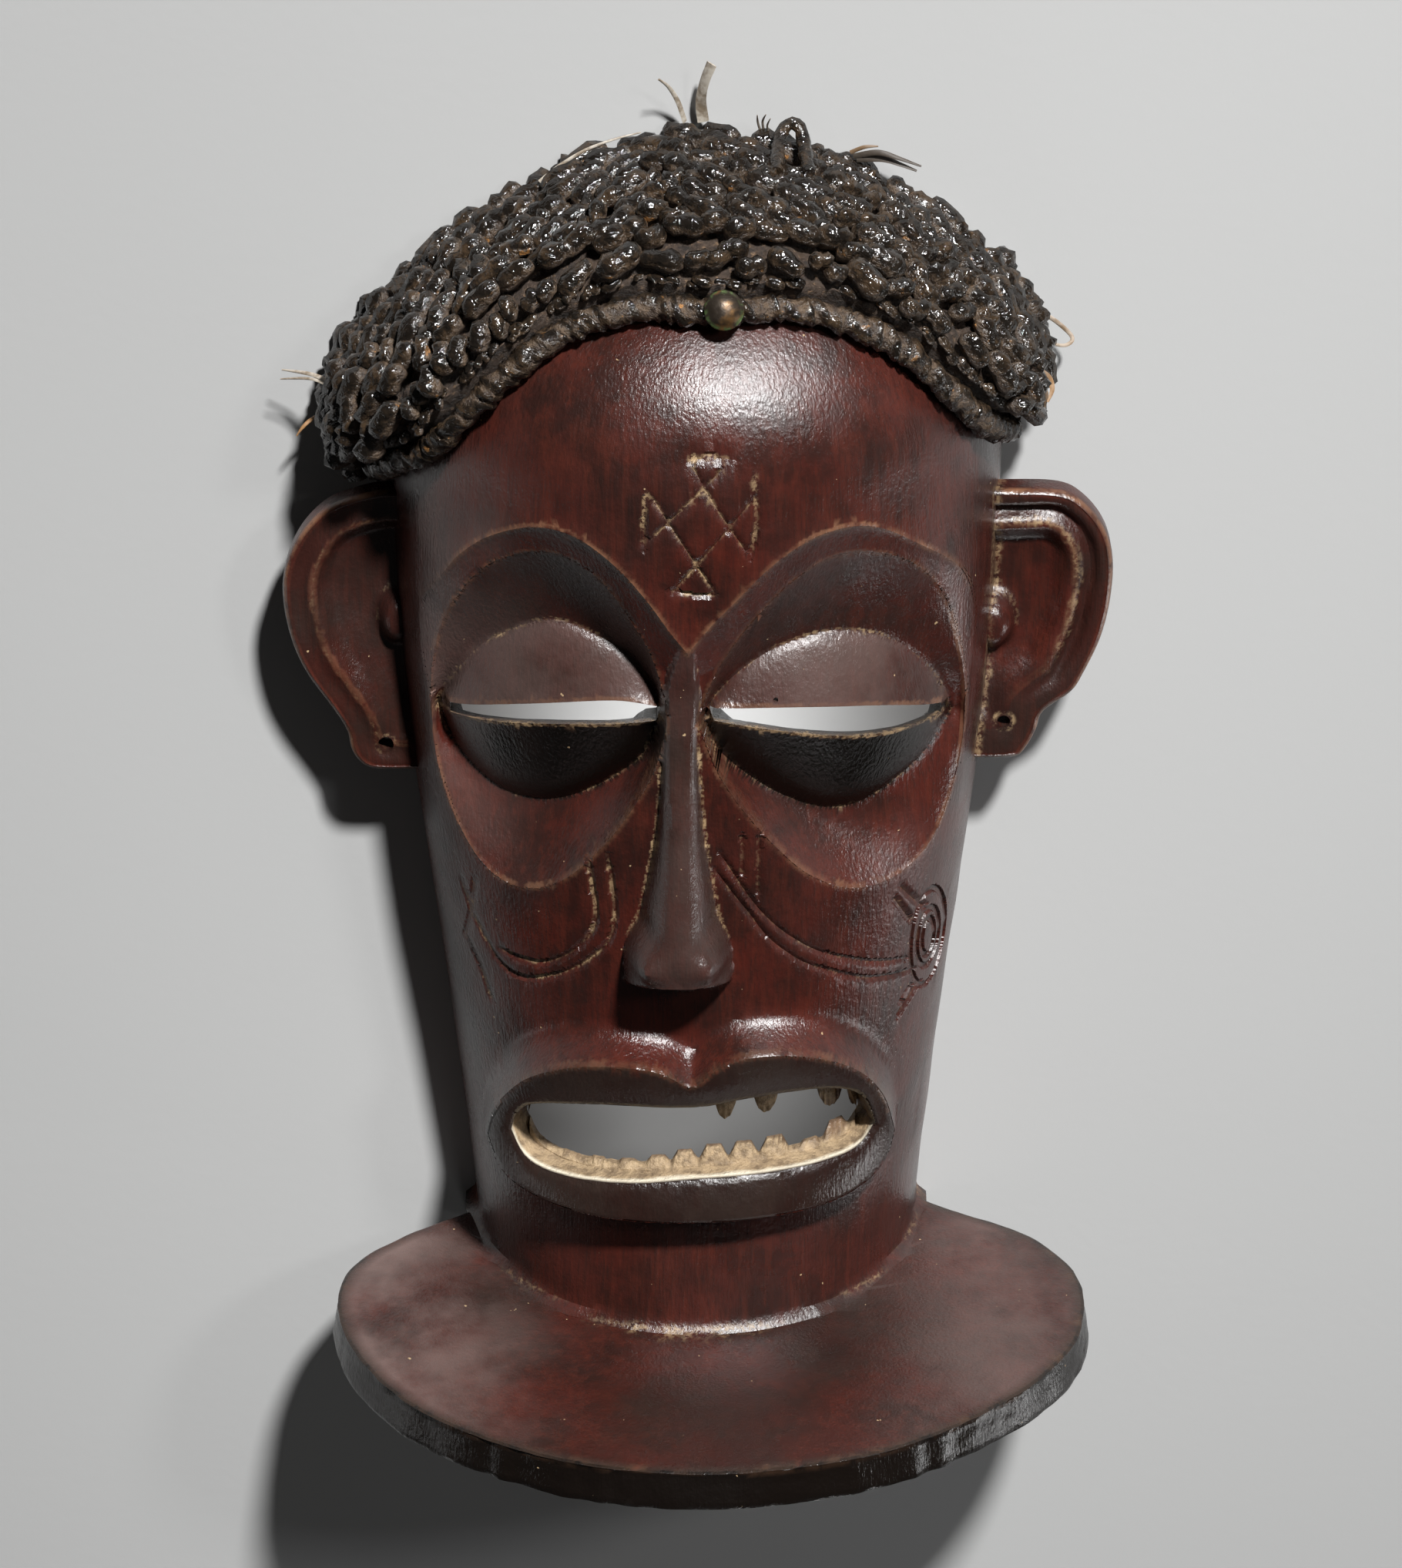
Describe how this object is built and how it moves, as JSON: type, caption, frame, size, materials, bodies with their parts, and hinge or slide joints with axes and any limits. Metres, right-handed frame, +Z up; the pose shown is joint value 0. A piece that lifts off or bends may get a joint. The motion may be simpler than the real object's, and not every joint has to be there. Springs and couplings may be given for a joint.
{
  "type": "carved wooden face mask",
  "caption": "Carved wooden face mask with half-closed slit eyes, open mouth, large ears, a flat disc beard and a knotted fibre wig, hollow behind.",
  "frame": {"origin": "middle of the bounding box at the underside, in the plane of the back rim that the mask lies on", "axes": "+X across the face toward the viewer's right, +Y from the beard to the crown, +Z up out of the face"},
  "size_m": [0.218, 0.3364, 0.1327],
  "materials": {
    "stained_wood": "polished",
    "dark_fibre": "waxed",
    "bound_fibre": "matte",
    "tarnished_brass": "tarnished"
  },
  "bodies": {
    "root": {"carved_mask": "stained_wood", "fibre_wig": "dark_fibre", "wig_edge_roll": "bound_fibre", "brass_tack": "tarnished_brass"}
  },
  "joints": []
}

- **EXERCISE AIM**: Set down the listing in full, keeping every word exactly as it is.

- **CORRECT RESULT**:
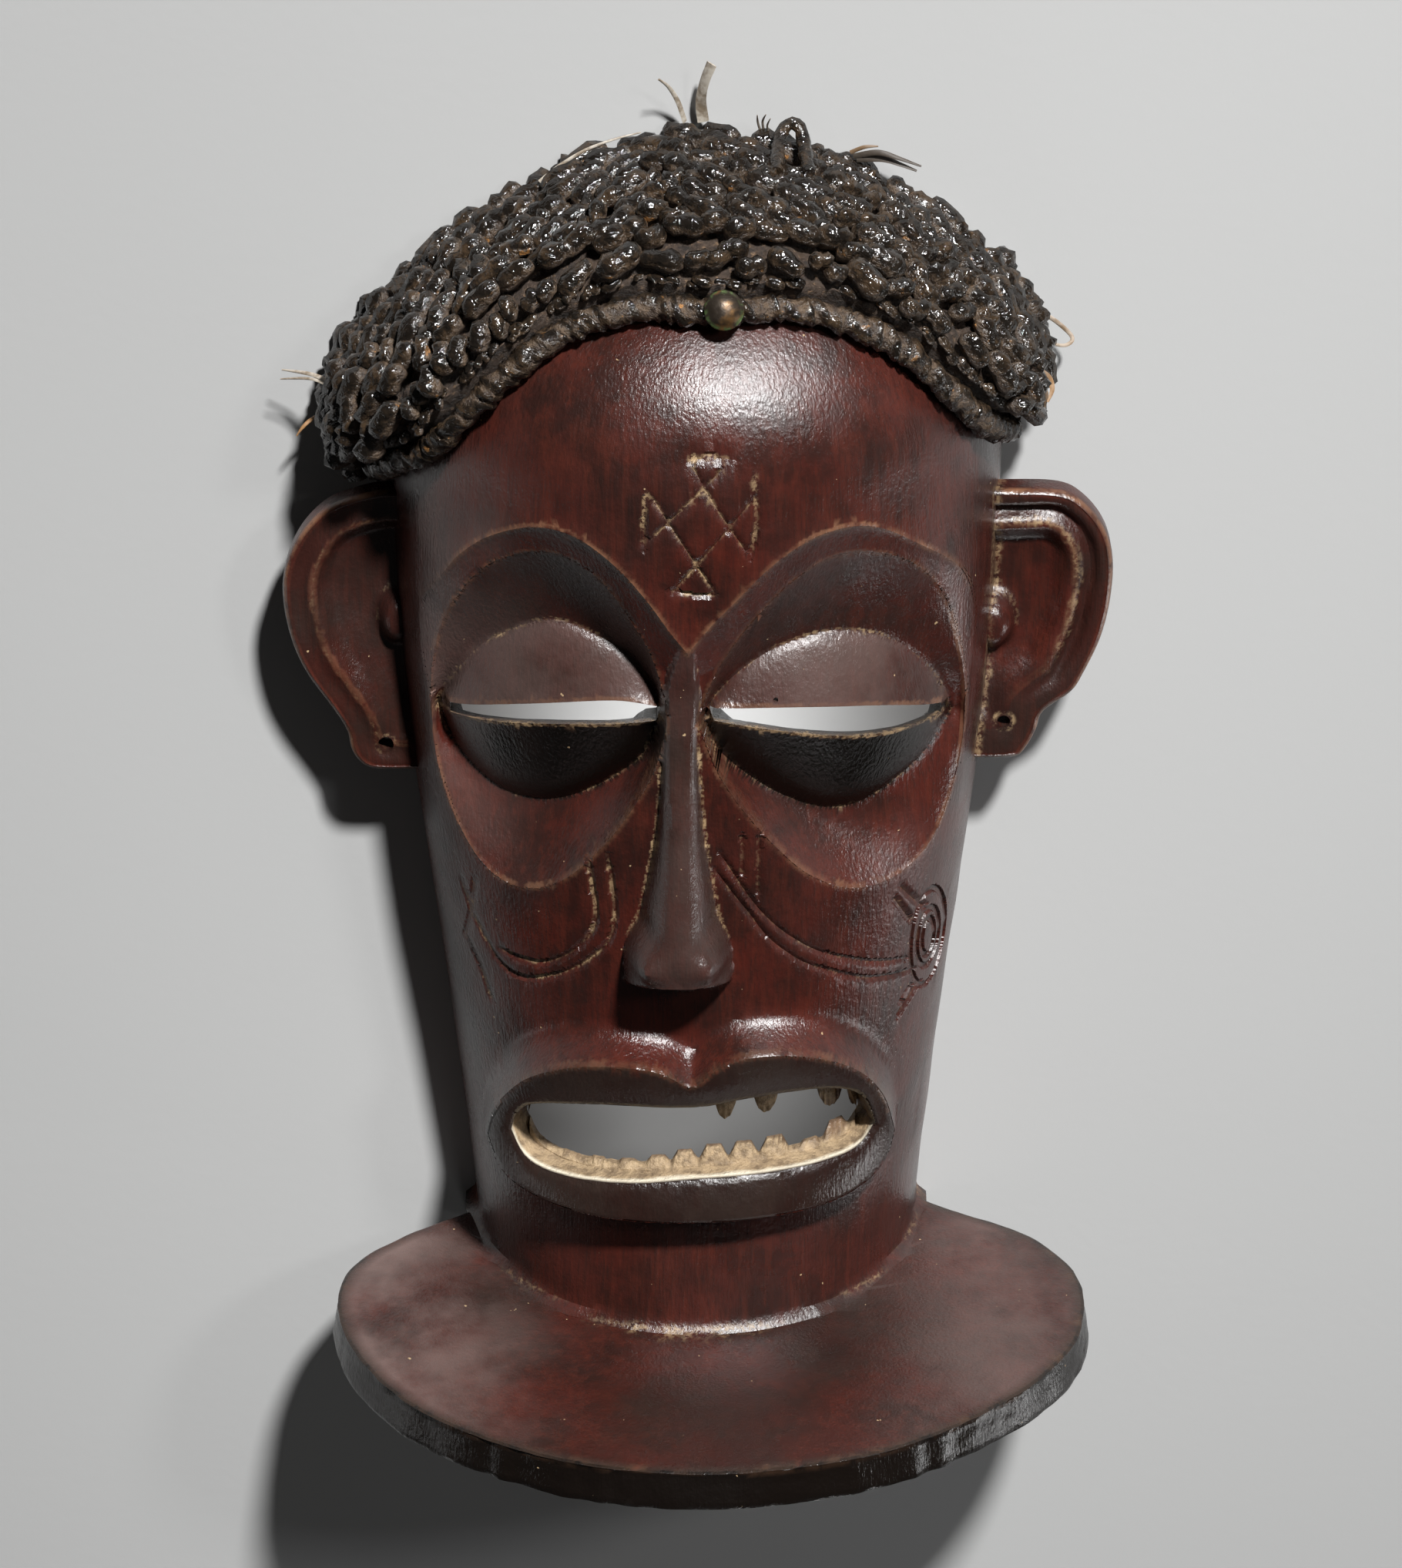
Describe how this object is built and how it moves, as JSON: type, caption, frame, size, materials, bodies with their parts, and hinge or slide joints with axes and any limits. Metres, right-handed frame, +Z up; the pose shown is joint value 0. A piece that lifts off or bends may get a joint. The motion may be simpler than the real object's, and not every joint has to be there. Springs and couplings may be given for a joint.
{
  "type": "carved wooden face mask",
  "caption": "Carved wooden face mask with half-closed slit eyes, open mouth, large ears, a flat disc beard and a knotted fibre wig, hollow behind.",
  "frame": {"origin": "middle of the bounding box at the underside, in the plane of the back rim that the mask lies on", "axes": "+X across the face toward the viewer's right, +Y from the beard to the crown, +Z up out of the face"},
  "size_m": [0.218, 0.3364, 0.1327],
  "materials": {
    "stained_wood": "polished",
    "dark_fibre": "waxed",
    "bound_fibre": "matte",
    "tarnished_brass": "tarnished"
  },
  "bodies": {
    "root": {"carved_mask": "stained_wood", "fibre_wig": "dark_fibre", "wig_edge_roll": "bound_fibre", "brass_tack": "tarnished_brass"}
  },
  "joints": []
}